To get invaluable cap space for this summer, the Knicks had to give up two potential lottery picks plus Jordan Hill, last June's New York lottery pick. Hill, however, wasn't seen as that big a loss: he hardly played for Knicks coach Mike D'Antoni, despite the fact that N.Y. remains one of the worst teams in the league and that the franchise needed all the boosted assets it could manage.In his return to the city as a Rocket -- a legit rotation player with Houston, mind you -- Hill told the press that D'Antoni doesn't like rookies, a claim many fans and rookies have made over the years. But D'Antoni wouldn't accept that charge.
The coach fired back hard, asserting that he just don't play "bad rookies," implying, then, that Hill wasn't worth playing when he was a Knick. But that's not exactly accurate -- Hill's limited per-minute performance in New York fortold what Hill has done with Houston: 14 points and nine-plus rebounds per 36 minutes. If D'Antoni didn't give Hill much an on-court chance because of practice habits or depth issues, that's one thing. But to say that Hill is playing much better as Rocket than a Knicks -- that's just inaccurate. Hill's just getting minutes now.
But what about all those other rookies out there? Does D'Antoni hate them too?
Toney Douglas, Hill's 2009 draft classmate, has played in only 44 of New York's 70 games, and in those games is playing only 16 minutes per game. That susses out to just over 700 minutes, or 17 percent of available minutes.
Last year, then-rookie Danilo Gallinari struggled through injury. He played in only 28 games, and averaged only 14 minutes a game in those.
In his final season with Phoenix -- 2007-08 -- D'Antoni had two minor rookies, D.J. Strawberry and Alando Tucker. They played less than 400 minutes combined. In 2005-06, D'Antoni played his two minor rookies (Sharrod Ford and Dijon Thompson) even less. Ditto for 2004-05, with Jackson Vroman and Yuta Tabuse. You have to go all the way back to D'Antoni's debut season with Phoenix to find the last time he played a rookie at least 1,000 minutes -- and that was Leandro Barbosa. Frank Johnson, who coached the team through December that season, had buried Barbosa on the bench behind Stephon Marbury, Joe Johnson and who's who of crummy roleplayers. D'Antoni freed Leandrinho, and the Brazilian Blur became a key cog in D'Antoni's championship-contending Suns run.

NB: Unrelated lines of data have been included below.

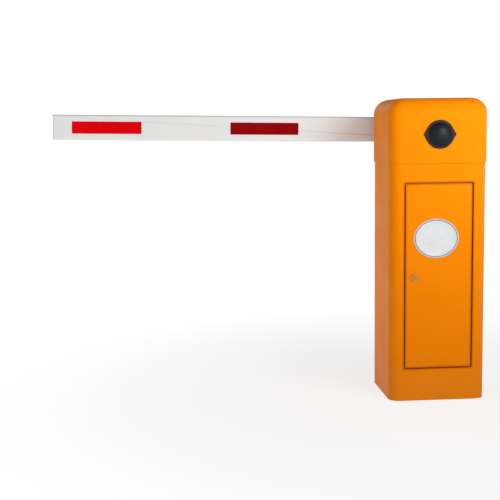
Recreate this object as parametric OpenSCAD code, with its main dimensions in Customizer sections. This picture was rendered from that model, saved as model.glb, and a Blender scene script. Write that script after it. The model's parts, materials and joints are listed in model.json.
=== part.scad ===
// Parking barrier gate: a sheet steel cabinet with a lift-off hood, a worm drive with a
// balanced lever inside, and a hollow boom that swings up behind the cabinet.
// Origin: middle of the base, on the ground. +X right, +Y to the back, +Z up.

/* [Cabinet] */
// Width of the cabinet body, outside
body_w = 322; // [310:1:400]
// Depth of the cabinet body, outside
body_d = 290; // [288:1:350]
// Sheet thickness of the body, the door and the door frame
wall = 2; // [1.5:0.1:2.4]
// Radius of the upright corners
corner_r = 35; // [20:1:42]
// Thickness of the base plate
base_t = 6; // [4:1:10]
// Distance between the anchor holes, left to right
anchor_x = 230; // [190:5:250]
// Distance between the anchor holes, front to back
anchor_y = 200; // [180:5:220]
// Diameter of the anchor holes
anchor_d = 14; // [10:1:18]

/* [Hood] */
// Height of the hood's lower edge
hood_z = 788; // [780:1:792]
// Overall height, to the top of the hood
total_h = 1000; // [996:1:1200]
// Sheet thickness of the hood
hood_wall = 2; // [1.5:0.1:3]
// Gap between the hood and the body
hood_gap = 1.5; // [1:0.1:3]
// How far the body reaches up inside the hood
hood_lap = 24; // [15:1:30]
// Radius of the hood's top edges
edge_r = 48; // [30:1:52]
// Radius of the black cap on the hood's front
cap_r = 46.5; // [40:0.5:60]
// How far the cap stands out
cap_h = 20; // [12:1:30]

/* [Door] */
// Width of the door opening
door_w = 230; // [190:1:236]
// Height of the door opening
door_h = 619; // [500:1:640]
// Height of the opening's lower edge
door_z = 107.5; // [60:0.5:120]
// Gap round the door
door_gap = 5; // [3.6:0.1:5]
// Height of the lock
lock_z = 414; // [300:1:600]
// Diameter of the lock's barrel
lock_d = 22; // [18:1:24]
// Width of the oval badge plate
badge_w = 150; // [80:1:170]
// Height of the oval badge plate
badge_h = 130; // [60:1:150]
// How far the badge's middle is above the door's
badge_up = 126; // [90:1:140]
// How far the badge sits to the left
badge_left = 9; // [0:1:25]

/* [Boom] */
// Length of the boom from the shaft to its tip
boom_len = 1275; // [900:5:3000]
// Length of the boom on the other side of the shaft
boom_butt = 120; // [112:1:160]
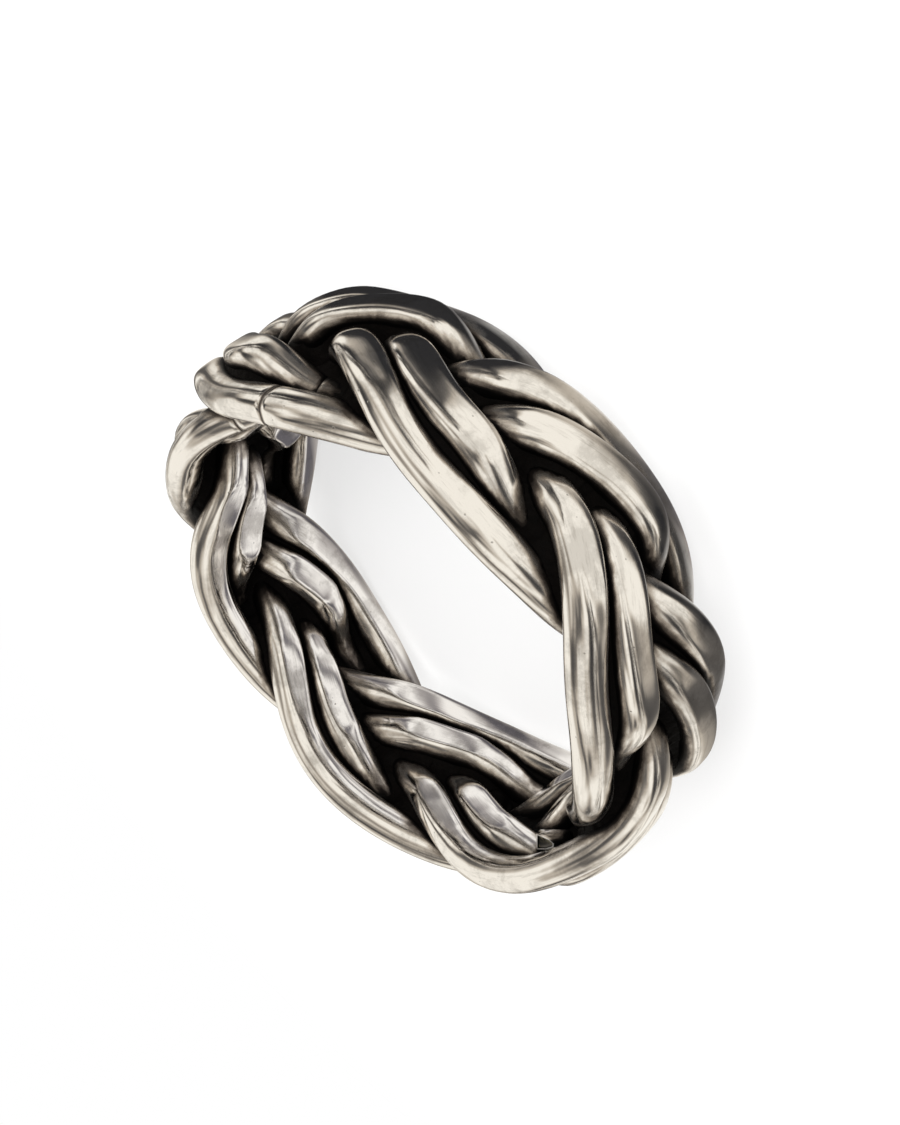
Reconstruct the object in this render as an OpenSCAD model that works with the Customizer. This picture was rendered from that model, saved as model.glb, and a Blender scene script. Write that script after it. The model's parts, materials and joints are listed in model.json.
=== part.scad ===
// Braided band ring: a flat plait of three doubled silver wires, closed into a ring.
// The ring lies on its side, with the finger hole along Z and its lowest bights on Z = 0.

/* [Finger hole] */
// Inside diameter, across the flats that the mandrel pressed into the wires
bore_d = 18.2; // [14:0.1:22]

/* [Wire] */
// Width of each wire, along the band's surface
wire_w = 1.43; // [1:0.01:1.9]
// Thickness of each wire, through the band
wire_t = 1.19; // [0.8:0.01:1.6]
// Clearance between wires that lie side by side or cross
wire_gap = 0.12; // [0.08:0.01:0.2]
// Clearance between the two cut ends that meet at a joint
end_gap = 0.15; // [0.1:0.05:0.5]

/* [Weave] */
// Thickness of the band between its worn faces, counted in layers of wire
band_layers = 2.36; // [2.2:0.02:2.8]

/* [Cut tail] */
// Length of the cut wire end that shows in a recess inside the band
tail_l = 1.9; // [1.2:0.1:2.2]
// Diameter of the tail at its cut face
tail_d = 0.86; // [0.5:0.02:0.9]
// Diameter of the tail where it goes under the next pair
tail_root_d = 0.6; // [0.4:0.02:0.66]
// How far the cut face slopes along the tail
tail_slope = 0.9; // [0:0.1:1]

/* [Mesh] */
// Sides of each wire's section
wire_sides = 10; // [8:2:12]
// Rings of points along a wire from one bight to the next
rings_per_pass = 20; // [14:1:24]

/* [Hidden] */

// The pitch of wires side by side, and of wires that cross, sets the whole weave
wire_pitch = wire_w + wire_gap;
layer_pitch = wire_t + wire_gap;
band_t = band_layers * layer_pitch;
bore_r = bore_d / 2;
outer_r = bore_r + band_t;
weave_r = bore_r + band_t / 2;

// A pair of wires goes round three times, from bight to bight, before it meets itself.
// One row for each bight in that order, near and far edge by turns:
// place: how far round the ring, in turns
// reach: the pair's distance from the middle of the band, in wire pitches, near edge positive
// rise: how far the pair swings in and out on its way to the next bight, in layers
// shift: how far out the pair sits in the bight itself, in layers
PLACE = 0;
REACH = 1;
RISE = 2;
SHIFT = 3;
bights = [
    [0.033,  1.46, 0.59, -0.01],
    [0.232, -1.78, 0.66,  0.02],
    [0.476,  1.77, 0.49,  0.07],
    [0.706, -1.54, 0.69, -0.14],
    [0.919,  1.78, 0.64, -0.01],
    [1.083, -1.95, 0.64, -0.04],
    [1.324,  1.62, 0.56,  0.14],
    [1.561, -1.56, 0.53,  0.02],
    [1.783,  1.62, 0.56,  0.13],
    [1.969, -1.63, 0.66,  0.00],
    [2.161,  1.34, 0.71, -0.07],
    [2.404, -1.66, 0.57, -0.03],
    [2.634,  1.70, 0.54,  0.10],
    [2.849, -1.55, 0.70, -0.04]
];
rounds = 3;
passes = len(bights);

// Every pass from bight to bight is woven alike: over the next pair, then under the one after.
// One row for each eighth of a pass. The leading wire is on the outside of the bight it leaves.
// lift: height over the middle of the band, as a share of the pass's rise
// spread: distance from the middle of the pair, in wire pitches
LEAD_LIFT = 0;
TRAIL_LIFT = 1;
LEAD_SPREAD = 2;
TRAIL_SPREAD = 3;
weave = [
    [-0.24,  0.86, 0.45, 0.48],
    [-0.03,  1.13, 0.45, 0.45],
    [ 0.61,  1.20, 0.46, 0.48],
    [ 1.15,  1.11, 0.44, 0.55],
    [ 0.68, -0.43, 0.42, 0.57],
    [-1.07, -1.09, 0.45, 0.57],
    [-0.89, -0.74, 0.46, 0.56],
    [-0.96, -0.52, 0.47, 0.54]
];
eighths = len(weave);

// Where each wire is cut and joined, counted in passes from the first bight
upper_cuts = [3.92, 8.70, 13.70];
lower_cuts = [3.85, 8.62, 13.62];

// Step, in passes, over which the slope of a pair and of a wire is taken
slope_step = 1 / 16;

// Cubic curve through p1 and p2, with p0 and p3 as its neighbours
function through(p0, p1, p2, p3, t) =
    0.5 * (2 * p1 + (p2 - p0) * t + (2 * p0 - 5 * p1 + 4 * p2 - p3) * t * t
    + (3 * p1 - p0 - 3 * p2 + p3) * t * t * t);

function wrap(i, n) = i - n * floor(i / n);
function bight(i, column) = bights[wrap(i, passes)][column];
function place(i) = bight(i, PLACE) + rounds * floor(i / passes);

// How far round the ring the pair is after u passes, in degrees
function pair_turn(u) =
    let (i = floor(u))
    360 * through(place(i - 1), place(i), place(i + 1), place(i + 2), u - i);

// A column of the bights, eased from one bight to the next
function eased(u, column) =
    let (i = floor(u), w = (1 - cos(180 * (u - i))) / 2)
    bight(i, column) * (1 - w) + bight(i + 1, column) * w;

function pair_z(u) = wire_pitch * eased(u, REACH);

// A column pair of the weave, for the wire on one side: +1 is the upper wire, -1 the lower
function leads(i, side) = (wrap(i, 2) == 0) == (side > 0);
function woven_at(k, side, lead, trail) =
    weave[wrap(k, eighths)][leads(floor(k / eighths), side) ? lead : trail];
function woven(u, side, lead, trail) =
    let (k = floor(u * eighths), t = u * eighths - k)
    through(woven_at(k - 1, side, lead, trail), woven_at(k, side, lead, trail),
        woven_at(k + 1, side, lead, trail), woven_at(k + 2, side, lead, trail), t);

// Centre of a wire after u passes
function wire_point(u, side) =
    let (
        rise = layer_pitch * eased(u, RISE),
        r = weave_r + layer_pitch * eased(u, SHIFT) + rise * woven(u, side, LEAD_LIFT, TRAIL_LIFT),
        spread = side * wire_pitch * woven(u, side, LEAD_SPREAD, TRAIL_SPREAD),
        along = weave_r * (pair_turn(u + slope_step) - pair_turn(u - slope_step)) * PI / 180,
        across = pair_z(u + slope_step) - pair_z(u - slope_step),
        run = norm([along, across]),
        turn = pair_turn(u) - spread * across / run / weave_r * 180 / PI
    )
    [r * cos(turn), r * sin(turn), pair_z(u) + spread * along / run];

function unit(v) = v / norm(v);

// Pressed flat where it stands past the finger hole or the outside of the band
function worn(p, inner, outer) =
    let (r = norm([p.x, p.y]), s = min(max(r, inner), outer) / r)
    [p.x * s, p.y * s, p.z];

// Oval ring of points round a wire, square to its run
function section(c, run, w, t) =
    let (
        edge = unit(cross([c.x, c.y, 0], run)),
        face = cross(run, edge)
    )
    [for (k = [0 : wire_sides - 1])
        let (a = 360 * k / wire_sides)
        worn(c + edge * (w / 2 * cos(a)) + face * (t / 2 * sin(a)), bore_r, outer_r)];

// Rings of points of one wire, from its own cut to the next, trimmed so that two ends don't touch
function wire_rings(cuts, number, side) =
    let (
        pass_l = 2 * PI * weave_r * rounds / passes,
        trim = end_gap / pass_l / 2,
        start = cuts[number] + trim,
        stop = (number + 1 < len(cuts) ? cuts[number + 1] : cuts[0] + passes) - trim,
        count = ceil((stop - start) * rings_per_pass),
        ahead = slope_step / 2
    )
    [for (i = [0 : count])
        let (
            u = start + (stop - start) * i / count,
            run = unit(wire_point(u + ahead, side) - wire_point(u - ahead, side))
        )
        section(wire_point(u, side), run, wire_w, wire_t)];

// The ring rests on its far edge, which only the lower wires reach
lowest = min([for (number = [0 : 2], ring = wire_rings(lower_cuts, number, -1), p = ring) p.z]);

// The tail lies in the recess inside the band: its turn, depth in layers and height in pitches
tail_turn = 0.481;
tail_depths = [-0.52, -0.28];
tail_heights = [1.42, 1.34];
function tail_point(end) =
    let (
        r = weave_r + layer_pitch * tail_depths[end],
        turn = 360 * tail_turn + end * tail_l / weave_r * 180 / PI
    )
    [r * cos(turn), r * sin(turn), wire_pitch * tail_heights[end]];

// Closed tube through a list of rings, with a fan over each end
module tube(rings) {
    n = wire_sides;
    last = len(rings) - 1;
    points = [each for (ring = rings) ring];
    middles = [for (ring = [rings[0], rings[last]])
        [for (axis = [0 : 2]) ([for (p = ring) p[axis]] * [for (k = [1 : n]) 1]) / n]];
    first_middle = len(points);
    walls = [for (i = [0 : last - 1], k = [0 : n - 1])
        let (a = i * n + k, b = i * n + (k + 1) % n)
        each [[a, b + n, b], [a, a + n, b + n]]];
    start_fan = [for (k = [0 : n - 1]) [k, (k + 1) % n, first_middle]];
    end_fan = [for (k = [0 : n - 1])
        [last * n + (k + 1) % n, last * n + k, first_middle + 1]];
    polyhedron(concat(points, middles), concat(walls, start_fan, end_fan));
}

module wire(cuts, number, side) {
    translate([0, 0, -lowest]) tube(wire_rings(cuts, number, side));
}

module strand_1_upper_wire() {
    color("silver") wire(upper_cuts, 0, 1);
}

module strand_1_lower_wire() {
    color("silver") wire(lower_cuts, 0, -1);
}

module strand_2_upper_wire() {
    color("gainsboro") wire(upper_cuts, 1, 1);
}

module strand_2_lower_wire() {
    color("gainsboro") wire(lower_cuts, 1, -1);
}

module strand_3_upper_wire() {
    color("lightgray") wire(upper_cuts, 2, 1);
}

module strand_3_lower_wire() {
    color("lightgray") wire(lower_cuts, 2, -1);
}

// The cut face slopes so that it looks into the finger hole
module cut_tail() {
    start = tail_point(0);
    root = tail_point(1);
    run = unit(root - start);
    inward = -unit([start.x, start.y, 0]);
    face = [for (p = section(start, run, tail_d, tail_d))
        p + run * (tail_slope * ((p - start) * inward) / tail_d)];
    color("silver") translate([0, 0, -lowest])
        tube([face, section(root, run, tail_root_d, tail_root_d)]);
}

strand_1_upper_wire();
strand_1_lower_wire();
strand_2_upper_wire();
strand_2_lower_wire();
strand_3_upper_wire();
strand_3_lower_wire();
cut_tail();
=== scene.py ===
import json
import math

import bmesh
import bpy
from mathutils import Matrix, Vector
from mathutils.bvhtree import BVHTree


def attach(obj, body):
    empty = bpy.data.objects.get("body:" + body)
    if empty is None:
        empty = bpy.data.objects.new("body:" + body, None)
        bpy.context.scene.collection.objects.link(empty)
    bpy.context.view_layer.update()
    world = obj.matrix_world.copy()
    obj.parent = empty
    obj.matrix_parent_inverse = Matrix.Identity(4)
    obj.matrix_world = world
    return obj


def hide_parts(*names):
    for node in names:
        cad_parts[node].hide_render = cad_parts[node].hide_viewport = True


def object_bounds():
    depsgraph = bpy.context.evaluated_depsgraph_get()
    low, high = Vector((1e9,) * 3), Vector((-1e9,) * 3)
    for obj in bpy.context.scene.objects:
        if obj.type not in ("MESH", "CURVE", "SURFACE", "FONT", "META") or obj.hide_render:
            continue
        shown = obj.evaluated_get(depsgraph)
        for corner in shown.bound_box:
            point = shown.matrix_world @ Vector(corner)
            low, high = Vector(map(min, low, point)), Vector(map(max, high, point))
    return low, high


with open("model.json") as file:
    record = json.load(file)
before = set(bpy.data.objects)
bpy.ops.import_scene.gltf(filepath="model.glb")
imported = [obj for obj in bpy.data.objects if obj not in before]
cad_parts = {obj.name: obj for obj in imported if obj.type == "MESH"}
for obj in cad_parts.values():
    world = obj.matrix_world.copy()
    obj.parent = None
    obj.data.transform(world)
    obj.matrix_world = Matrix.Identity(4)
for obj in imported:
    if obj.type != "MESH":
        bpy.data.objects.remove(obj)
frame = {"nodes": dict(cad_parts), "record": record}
cad_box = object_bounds()
MM = 0.001
# Corners of a CAD mesh that lie nearer to each other than this are one corner
SAME_CORNER = 0.001 * MM


# The plaited wires
# Sterling silver wire, bent by hand over and under in three doubled strands, then driven onto a
# mandrel, which pressed its inner side flat. Filing and polishing wore the crowns of the outside.
WIRES = sorted(name for name in frame["nodes"] if name.endswith("_wire"))
# Fatter than the CAD wires, which keep clearances: neighbours meet, and sink into each other a little
WIRE_W = 1.60 * MM
WIRE_T = 1.33 * MM
WIRE_SIDES = 40
STEPS_PER_CAD_RING = 3
# Rounds of easing that a centre line gets, and how far each pulls a point in and out again
EASING = 8
EASING_PULLS = (0.5, -0.52)
# How far a section is stretched towards a crown before it is cut level, and how round that edge is
PRESSED_INSIDE = 0.30
WORN_OUTSIDE = 0.08
FACET_EDGE = 0.12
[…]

And that's really what can't be left out of this conversation: things are different when you're contending for a title. Can you really blame D'Antoni for not playing Vroman and Strawberry and Thompson more? Of course not! Those were bit players at best, and the team fought for every win. You don't rip Mike Brown for leaving Danny Green on the bench, just like you couldn't rip Hill's new coach Rick Adelman for burying a rookie Gerald Wallace on a championship-level Kings team.
But the stakes are different for the Knicks, and D'Antoni. There was really little evident reason for Hill to be buried in New York. And -- again, barring some work ethic issues not known publicly -- Hill showed he could play in the limited Knicks opportunities he got. But for Hill to argue D'Antoni refuses to play rookies as a rule -- that's just wrong. D'Antoni just refused to play Hill and, well, all those "bad rookies" he had in Phoenix. But the best rookie he's had, Barbosa, got plenty of opportunity under D'Antoni. The "D'Antoni hates rookies" theorem just doesn't float.